Louis Henry ATTENBOROUGH
Per his military service record (regimental no. 4728), Louis Henry Attenborough was born at Stratton Audley, Oxford, [England]. He gave his age as 44 years and 6 months, his marital status as single, and his occupation as mechanic. His description on his certificate of medical examination was height 5 feet 8 inches tall, weight 10 stone 10 lbs., with a fresh complexion, grey eyes, and hair ‘going grey’. His religious denomination was ‘Free Thinker’. He claimed that he had no previous military service. His ‘Joined on’ date was recorded as 27th October 1915.
Louis Attenborough was named in an article titled ‘Blayney recruits’ in The Leader as one of six men who have joined ‘as a result of the visit of the Coo-ees to Blayney’. The Coo-ees had held a recruiting meeting and stayed overnight at Blayney on 26th October 1915.
He was attested by Captain Eade at Bathampton on 27th October 1915, where the Coo-ees stayed that evening, after leaving Blayney that morning.
After the Coo-ee March he went to Liverpool Camp as reinforcement for the 13th Battalion.
He did not complete his medical examination until 13th November 1915, at Liverpool Camp.
On his embarkation roll his name was recorded as ‘Lewis Henry Attenborough’, and his address at time of enrolment was Blayney, N.S.W. His next of kin was listed as his brother, A. W. [Arthur] Attenborough, Alagallah, Bowral Street, Kensington, N.S.W. His religion was recorded on this document as Church of England.
On 8th March 1916 Private Attenborough, along with many of the other Coo-ees, departed Sydney on the HMAT A15 Star of England, and arrived in Egypt on the 11th April 1916.
On 16th April 1916 Private Attenborough, along with some of the other Coo-ees, was transferred to the 4th Pioneer Battalion at Tel-el-Kebir.
On 4th June 1916 Private Attenborough left Alexandria aboard the Transport Scotian, bound for France.
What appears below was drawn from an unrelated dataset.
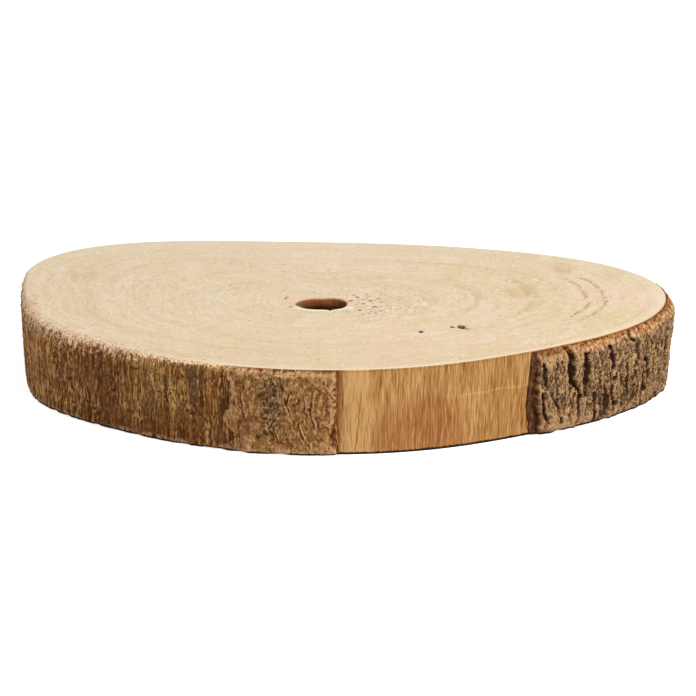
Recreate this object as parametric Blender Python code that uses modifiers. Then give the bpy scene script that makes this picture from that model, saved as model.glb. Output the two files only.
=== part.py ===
"""A slice sawn from a tree trunk: a pale disc of wood with an open pith, and the bark that is still on it.

The bark has come away along the front and at the back, which leaves two patches. The left one is worn down to
its fibrous inner layer, with some flaky outer bark at its front end. The right one is thick and furrowed.
Everything is laid out round the pith, by angle and height. Metres, +Z up, with the front of the slice at -Y.
"""

import math

import bmesh
import bpy
import numpy as np

# The slice
THICKNESS = 0.0390
MEAN_RADIUS = 0.1438
# Waves of the trunk's outline: how many crests go round, their height, and the angle of one crest in degrees
OUTLINE_WAVES = (
    (1, 0.0120, 66),
    (2, 0.0070, -22),
    (3, 0.0095, 18),
    (4, 0.0028, 35),
    (5, 0.0023, -12),
    (6, 0.0013, 15),
    (7, 0.0009, -18),
)
BASE_SHARE = 0.982  # the trunk's width at the slice's base, as a share of its width at the top
RIM_ROUND = 0.0008  # rounding of the sawn rims
OUTLINE_SIDES = 240

# The open pith, a little longer from front to back than across
PITH_RADIUS = 0.0126
PITH_WAVES = ((2, 0.0013, 90), (3, 0.0004, 35))
PITH_SIDES = 48

# Bark in general
SEAT_GAP = 0.0003  # between bark and wood
STRAIGHT_AT = 0.5  # the inner face takes its upright edges from the outer face at this share of the height
NOISE_CELLS = 64
# Noise below is in layers, each with its values a degree, its values up the height and its strength

# The thick bark on the right: vertical plates with furrows between them
THICK_FROM = -46.5  # degrees
THICK_TO = 68.0
THICK_PLATES = 34
THICK_ROWS = 14
PLATE_WIDTHS = (0.6, 1.4)  # the narrowest and the widest plate, where 1 is the mean width
PLATE_THICKNESS_FRONT = 0.0050  # at the broken front edge
PLATE_THICKNESS = 0.0037  # beyond THINS_OVER of the patch
THINS_OVER = 0.35
PLATE_STEP = 0.0006  # how far a plate's upper or lower half stands above or below the mean
PLATE_TILT = 0.0006  # and how far one long side stands above the other
BREAK_HEIGHT = 0.08  # how much of the height the break between a plate's halves takes
FURROW_DEPTH = 0.0027
SHALLOW_SHARE = 0.30  # depth of a furrow past its ends, as a share of its depth between them
FURROW_END = 0.2  # how much of the height a furrow takes to grow shallow
FURROW_SWAY = (0.06, 0.22)  # how far furrows wander sideways, where 1 is the mean width of a plate
EDGE_SWAY = 0.16  # the same for the broken front edge
EDGE_DEPTH = 0.3  # depth of the furrows at the patch's two ends, as a share of the others'
FURROW_SHOULDER = 0.19  # how far a furrow's side reaches into a plate, as a share of the plate's width
PLATE_COLUMNS = (0.0, FURROW_SHOULDER, 0.5, 1 - FURROW_SHOULDER)
THICK_TOP_INNER = 0.0006  # how far the sawn top lies below the wood's, against the wood
THICK_TOP_OUTER = 0.0034  # and at the bark's outer face, where it has crumbled
THICK_SEED = 11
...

He arrived at Marseilles on 11th June 1916.
Private Attenborough served with the 4th Pioneer Battalion in France for the next six months, until on 9th December 1916, when he was sent to the 5th Australian Field Ambulance sick with Influenza. On 10th December 1916 he was moved back to the 38th Casualty Clearing Station. On 11th December 1916 he was placed aboard the 5th Ambulance Train, for transfer to the 9th General Hospital at Rouen, France.
On 24th December 1916 he was placed aboard the Hospital Ship Dunluce Castle at Le Harve, France, for evacuation to England, with Debility. Later that day he was admitted to the Cambridge Hospital at Aldershot, England.
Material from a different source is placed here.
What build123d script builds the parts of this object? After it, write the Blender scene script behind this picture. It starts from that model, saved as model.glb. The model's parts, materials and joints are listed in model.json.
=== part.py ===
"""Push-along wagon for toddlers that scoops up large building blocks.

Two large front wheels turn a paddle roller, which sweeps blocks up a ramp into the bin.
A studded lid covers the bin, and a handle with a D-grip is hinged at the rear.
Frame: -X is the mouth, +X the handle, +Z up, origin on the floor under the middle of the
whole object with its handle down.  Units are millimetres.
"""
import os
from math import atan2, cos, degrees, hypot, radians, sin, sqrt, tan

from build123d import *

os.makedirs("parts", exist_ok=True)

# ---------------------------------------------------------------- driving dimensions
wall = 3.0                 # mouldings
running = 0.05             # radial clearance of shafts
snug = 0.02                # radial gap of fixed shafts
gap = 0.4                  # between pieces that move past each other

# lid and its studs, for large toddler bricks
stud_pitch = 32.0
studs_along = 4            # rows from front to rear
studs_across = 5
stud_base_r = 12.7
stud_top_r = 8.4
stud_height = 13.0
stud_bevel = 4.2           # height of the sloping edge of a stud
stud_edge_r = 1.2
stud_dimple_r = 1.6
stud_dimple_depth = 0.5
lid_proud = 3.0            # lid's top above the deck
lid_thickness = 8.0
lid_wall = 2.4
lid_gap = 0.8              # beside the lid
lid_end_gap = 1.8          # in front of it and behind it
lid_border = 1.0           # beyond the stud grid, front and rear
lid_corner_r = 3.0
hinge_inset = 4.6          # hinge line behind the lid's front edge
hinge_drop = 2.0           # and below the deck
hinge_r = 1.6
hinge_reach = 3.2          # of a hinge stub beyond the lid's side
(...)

On 18th January 1917 Private Attenborough was granted leave, to report to the No. 1 Command Depot at Pernham Downs, England, on the 2nd of February 1917.
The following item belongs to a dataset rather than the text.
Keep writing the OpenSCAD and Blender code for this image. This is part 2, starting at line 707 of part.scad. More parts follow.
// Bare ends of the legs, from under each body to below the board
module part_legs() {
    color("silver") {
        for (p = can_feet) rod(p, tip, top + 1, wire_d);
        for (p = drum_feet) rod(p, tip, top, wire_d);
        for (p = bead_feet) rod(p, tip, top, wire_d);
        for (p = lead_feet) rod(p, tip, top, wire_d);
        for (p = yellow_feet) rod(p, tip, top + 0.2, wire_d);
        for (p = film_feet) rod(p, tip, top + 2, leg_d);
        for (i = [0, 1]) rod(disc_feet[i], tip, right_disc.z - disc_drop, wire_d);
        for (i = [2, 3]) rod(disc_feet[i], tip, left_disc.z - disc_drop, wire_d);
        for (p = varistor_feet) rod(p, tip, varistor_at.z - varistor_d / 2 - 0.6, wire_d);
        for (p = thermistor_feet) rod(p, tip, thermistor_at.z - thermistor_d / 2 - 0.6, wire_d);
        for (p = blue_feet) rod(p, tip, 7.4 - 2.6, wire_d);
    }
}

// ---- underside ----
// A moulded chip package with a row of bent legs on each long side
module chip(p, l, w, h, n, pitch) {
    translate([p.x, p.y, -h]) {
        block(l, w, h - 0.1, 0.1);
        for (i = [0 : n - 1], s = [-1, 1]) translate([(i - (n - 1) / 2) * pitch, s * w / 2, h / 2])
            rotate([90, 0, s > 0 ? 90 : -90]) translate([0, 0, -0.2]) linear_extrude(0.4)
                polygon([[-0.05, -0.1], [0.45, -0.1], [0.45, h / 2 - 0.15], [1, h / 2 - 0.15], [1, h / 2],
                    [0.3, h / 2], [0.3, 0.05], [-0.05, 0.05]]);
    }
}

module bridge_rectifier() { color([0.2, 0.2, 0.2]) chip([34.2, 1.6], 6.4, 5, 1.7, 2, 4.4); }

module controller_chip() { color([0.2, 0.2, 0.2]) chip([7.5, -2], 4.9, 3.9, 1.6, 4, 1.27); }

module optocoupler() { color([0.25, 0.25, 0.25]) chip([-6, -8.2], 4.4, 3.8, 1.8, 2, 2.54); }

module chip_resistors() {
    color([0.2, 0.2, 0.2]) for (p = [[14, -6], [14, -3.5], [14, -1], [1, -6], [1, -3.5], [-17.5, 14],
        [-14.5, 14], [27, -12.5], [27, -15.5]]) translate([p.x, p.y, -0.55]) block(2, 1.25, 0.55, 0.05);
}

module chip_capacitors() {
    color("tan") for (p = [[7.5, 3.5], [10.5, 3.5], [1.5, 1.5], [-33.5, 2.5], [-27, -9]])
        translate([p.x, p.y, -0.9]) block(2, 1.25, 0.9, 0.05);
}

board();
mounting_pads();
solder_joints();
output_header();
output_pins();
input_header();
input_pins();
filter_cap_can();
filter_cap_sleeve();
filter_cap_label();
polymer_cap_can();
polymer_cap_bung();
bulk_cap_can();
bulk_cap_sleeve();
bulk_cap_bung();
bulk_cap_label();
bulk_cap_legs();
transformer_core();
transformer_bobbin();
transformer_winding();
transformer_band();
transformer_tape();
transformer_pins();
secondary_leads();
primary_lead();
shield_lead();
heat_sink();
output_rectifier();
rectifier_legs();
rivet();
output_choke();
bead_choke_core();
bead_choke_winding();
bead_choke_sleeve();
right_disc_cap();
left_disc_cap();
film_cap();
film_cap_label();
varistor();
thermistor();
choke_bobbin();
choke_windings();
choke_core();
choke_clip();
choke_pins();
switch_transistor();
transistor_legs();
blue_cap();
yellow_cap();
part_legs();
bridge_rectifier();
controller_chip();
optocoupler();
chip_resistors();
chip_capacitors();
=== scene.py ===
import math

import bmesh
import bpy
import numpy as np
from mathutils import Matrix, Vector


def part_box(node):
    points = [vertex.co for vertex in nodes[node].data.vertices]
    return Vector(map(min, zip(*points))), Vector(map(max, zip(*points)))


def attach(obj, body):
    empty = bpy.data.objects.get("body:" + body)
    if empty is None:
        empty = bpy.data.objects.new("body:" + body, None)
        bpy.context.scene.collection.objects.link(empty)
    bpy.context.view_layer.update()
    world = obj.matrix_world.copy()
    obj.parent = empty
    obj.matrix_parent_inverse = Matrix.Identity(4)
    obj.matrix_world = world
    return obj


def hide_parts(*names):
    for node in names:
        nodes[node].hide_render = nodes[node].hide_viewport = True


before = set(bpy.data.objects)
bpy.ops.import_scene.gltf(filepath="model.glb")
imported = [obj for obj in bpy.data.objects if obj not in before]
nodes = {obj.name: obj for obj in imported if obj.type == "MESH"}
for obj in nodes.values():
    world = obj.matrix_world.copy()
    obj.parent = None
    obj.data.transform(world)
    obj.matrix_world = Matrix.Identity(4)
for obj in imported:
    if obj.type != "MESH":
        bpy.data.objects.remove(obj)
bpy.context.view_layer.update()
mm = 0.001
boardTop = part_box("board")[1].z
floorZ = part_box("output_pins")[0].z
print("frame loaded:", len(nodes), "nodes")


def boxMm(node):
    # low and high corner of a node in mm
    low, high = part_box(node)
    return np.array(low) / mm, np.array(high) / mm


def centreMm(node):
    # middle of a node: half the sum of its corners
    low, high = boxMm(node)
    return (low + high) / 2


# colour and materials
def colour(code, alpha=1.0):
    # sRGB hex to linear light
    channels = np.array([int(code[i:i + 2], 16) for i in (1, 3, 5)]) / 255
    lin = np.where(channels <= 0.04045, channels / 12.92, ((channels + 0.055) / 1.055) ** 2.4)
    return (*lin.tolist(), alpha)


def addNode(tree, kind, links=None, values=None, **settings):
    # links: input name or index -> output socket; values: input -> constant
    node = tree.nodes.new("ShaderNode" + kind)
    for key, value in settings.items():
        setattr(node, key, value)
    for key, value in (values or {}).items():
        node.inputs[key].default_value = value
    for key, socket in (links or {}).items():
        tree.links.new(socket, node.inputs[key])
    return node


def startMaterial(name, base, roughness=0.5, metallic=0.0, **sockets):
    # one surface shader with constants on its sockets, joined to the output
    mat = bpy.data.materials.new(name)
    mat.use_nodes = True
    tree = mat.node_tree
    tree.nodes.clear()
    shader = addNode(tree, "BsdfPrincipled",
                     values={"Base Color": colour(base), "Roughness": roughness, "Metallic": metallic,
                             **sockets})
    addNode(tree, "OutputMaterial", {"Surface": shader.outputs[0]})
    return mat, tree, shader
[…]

On 7th February 1917 Private Attenborough went before a Medical Board, where he was found to have Deafness, Senility and Rheumatism, and to be overage – he was recorded as being “58” years of age at his ‘last birthday’ on a Medical Report on an Invalid form in his service record. [If this stated age was actually correct, this may have made him the oldest Coo-ee to go overseas on active service]. Stated on the Medical Report on an Invalid dated 7th February 1917 in his service record was: ‘Has been somewhat deaf for years but in August while passing one of our own guns was deafened by its firing’.
On 12th February 1917 he was transferred to the No. 2 Command Depot at Weymouth, England.
On 6th April he marched out from No. 2 Command Depot at Weymouth for return to Australia.
On 4th May 1917 Private Attenborough departed England from Plymouth aboard the H.T. Themistocles for discharge. (Also being sent home on the same ship were Coo-ees James Birrell Dawson, Walter James Goodlet, and James McKeown).
Private Attenborough arrived in Sydney on 5th July 1917.
He was discharged medically unfit on 23rd August 1917.
Note: A letter in his service record dated 8th April 1921 shows that Louis Henry Attenborough had returned to England by this date, as it reported he was at that time residing at Fern Cottage, 90 Bath Road, Heston-Hounslow, Middlesex.